Souad Azennoud ha spiegato come nel Nord del Marocco la reintroduzione del farro monococco, cereale resistente alla siccità, abbia giovato alla biodiversità e al reddito degli agricoltori, grazie anche a una cooperativa che commercia con cura il prodotto. Identico successo per le erbe medicinali e il pistacchio.
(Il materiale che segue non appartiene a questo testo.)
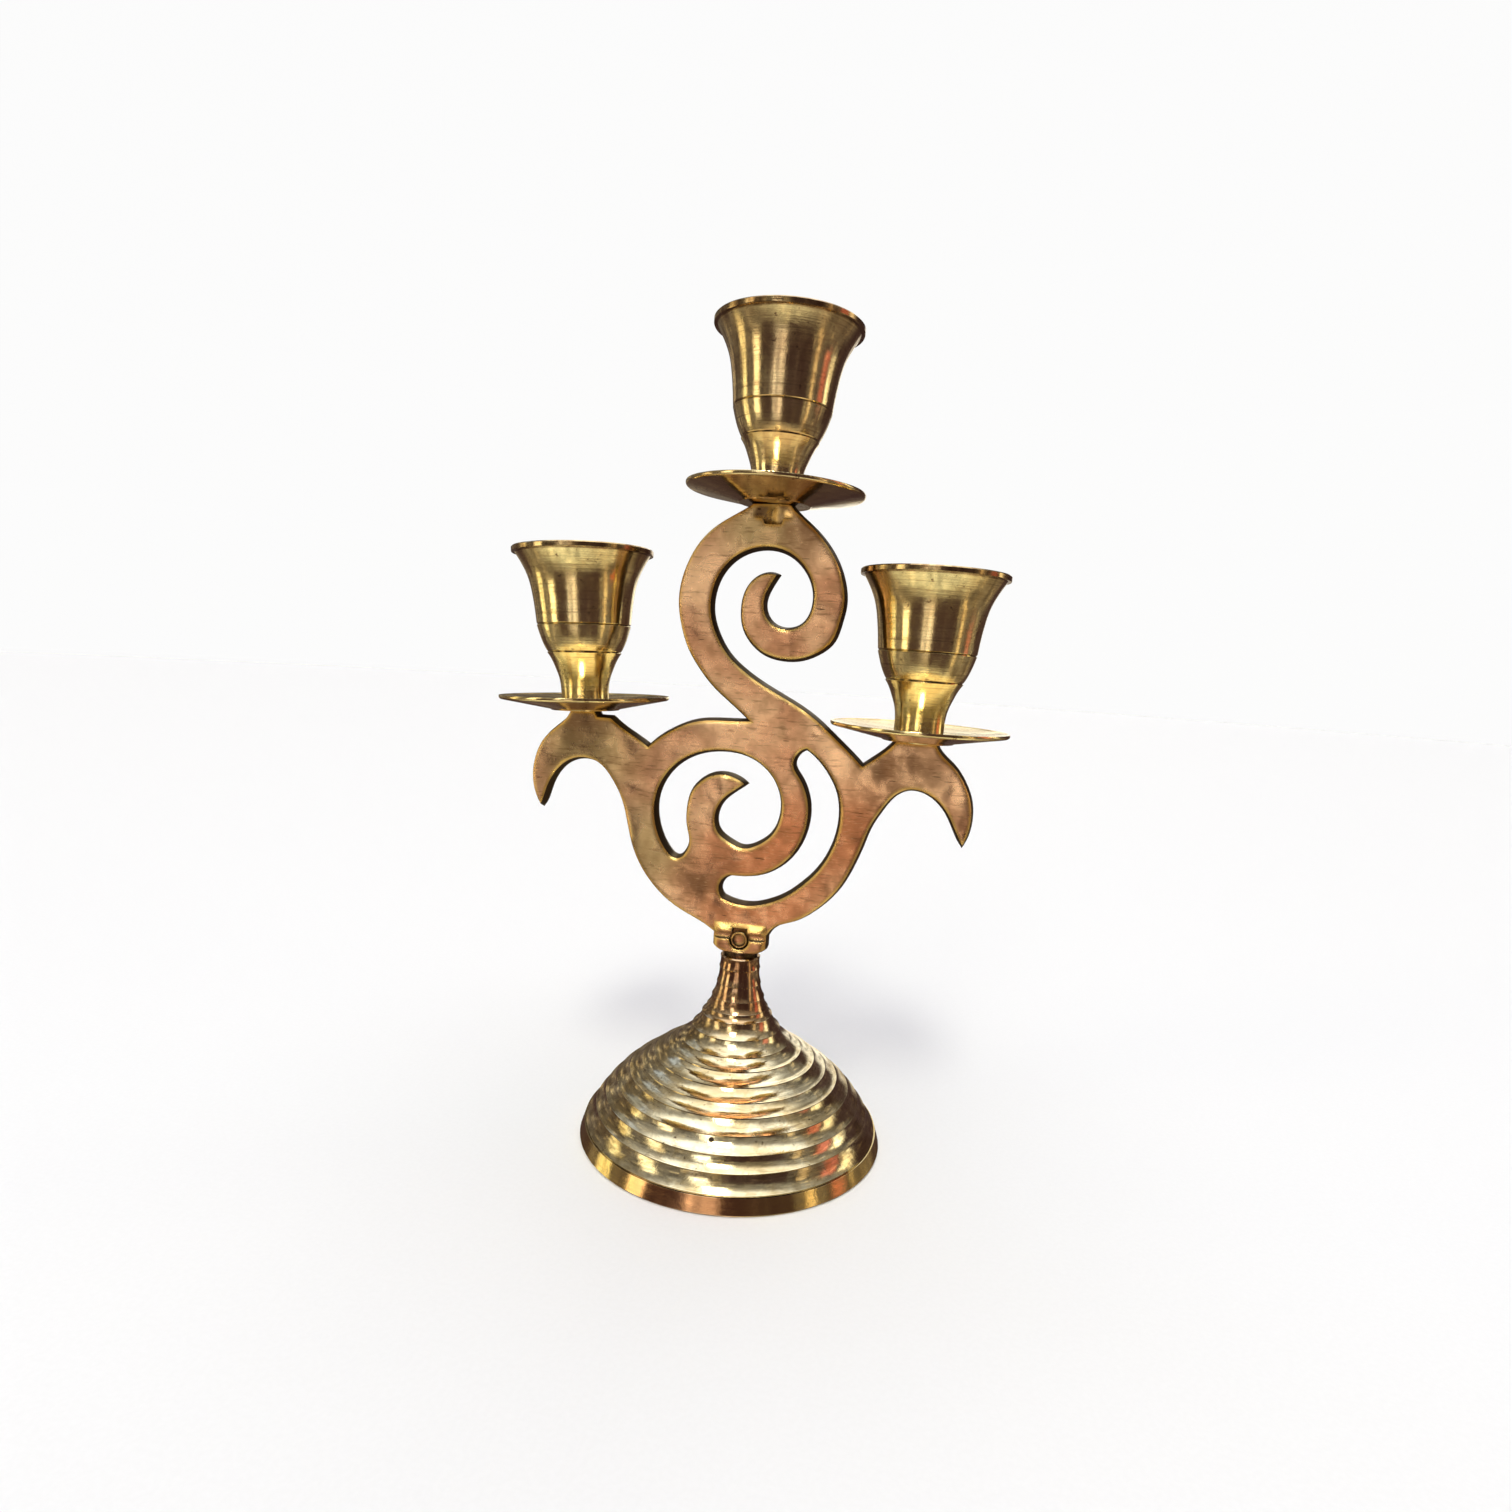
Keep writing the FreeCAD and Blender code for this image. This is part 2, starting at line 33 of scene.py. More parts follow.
class Nodes:
    """Shader nodes built by short calls; sockets and plain values are both accepted as inputs."""

    def __init__(self, tree):
        self.tree = tree

    def new(self, kind):
        return self.tree.nodes.new(kind)

    def link(self, source, socket):
        self.tree.links.new(source, socket)

    def feed(self, socket, value):
        if isinstance(value, bpy.types.NodeSocket):
            self.link(value, socket)
        elif isinstance(value, tuple) and len(value) == 3 and len(socket.default_value) == 4:
            socket.default_value = (*value, 1)
        else:
            socket.default_value = value

    def math(self, operation, a, b=0.0):
        node = self.new("ShaderNodeMath")
        node.operation = operation
        self.feed(node.inputs[0], a)
        self.feed(node.inputs[1], b)
        return node.outputs[0]

    def times(self, a, b):
        return self.math("MULTIPLY", a, b)

    def plus(self, a, b):
        return self.math("ADD", a, b)

    def split(self, vector):
        node = self.new("ShaderNodeSeparateXYZ")
        self.feed(node.inputs[0], vector)
        return node.outputs

    def join(self, x, y, z):
        node = self.new("ShaderNodeCombineXYZ")
        for socket, value in zip(node.inputs, (x, y, z)):
            self.feed(socket, value)
        return node.outputs[0]

    def moved(self, vector, location=(0, 0, 0), rotation=(0, 0, 0)):
        node = self.new("ShaderNodeMapping")
        node.vector_type = "POINT"
        self.feed(node.inputs["Vector"], vector)
        node.inputs["Location"].default_value = location
        node.inputs["Rotation"].default_value = rotation
        return node.outputs[0]

    def noise(self, vector, scale, detail=3.0, rough=0.5, distortion=0.0):
        """Noise of about scale cells to the metre, around 0.5."""
        node = self.new("ShaderNodeTexNoise")
        self.feed(node.inputs["Vector"], vector)
        node.inputs["Scale"].default_value = scale
        node.inputs["Detail"].default_value = detail
        node.inputs["Roughness"].default_value = rough
        node.inputs["Distortion"].default_value = distortion
        return node.outputs["Fac"]

    def ramp(self, value, low, high, out_low=0.0, out_high=1.0):
        """value carried from low..high to out_low..out_high, clamped, with a smooth step."""
        node = self.new("ShaderNodeMapRange")
        node.interpolation_type = "SMOOTHSTEP"
        self.feed(node.inputs["Value"], value)
        node.inputs["From Min"].default_value = low
        node.inputs["From Max"].default_value = high
        node.inputs["To Min"].default_value = out_low
        node.inputs["To Max"].default_value = out_high
        return node.outputs["Result"]

    def mix(self, factor, a, b, blend="MIX"):
        node = self.new("ShaderNodeMix")
        node.data_type = "RGBA"
        node.blend_type = blend
        colors = [socket for socket in node.inputs if socket.type == "RGBA"]
        self.feed(node.inputs["Factor"], factor)
        self.feed(colors[0], a)
        self.feed(colors[1], b)
        return next(socket for socket in node.outputs if socket.type == "RGBA")

    def add(self, a, b):
        return self.mix(1.0, a, b, "ADD")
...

E, dall’Etiopia all’Uganda, dalla Costa d’Avorio al Malawi, dalla Tunisia al Malawi, dallo Zambia al Sahel, in tutto il continente africano gli orti (scolastici e di comunità) sono il migliore strumento per educare a pratiche agroecologiche e di rigenerazione, necessarie ad affrontare molteplici emergenze. Sono state elencate da John Kigawalo, coordinatore della rete giovani: fame e malnutrizione, furto delle terre, grandi quantità di veleni, deforestazione, monocolture che avanzano (hanno approfittato perfino del lockdown…).

Ma, per una efficace azione politica, come creare possibilità di manovra per i giornalisti che lavorano in media controllati dallo Stato? Lo ha chiesto un addetto ai lavori ivoriano. E, fuori dalle questioni puramente agroecologiche, anche questo è un problema di non poco conto.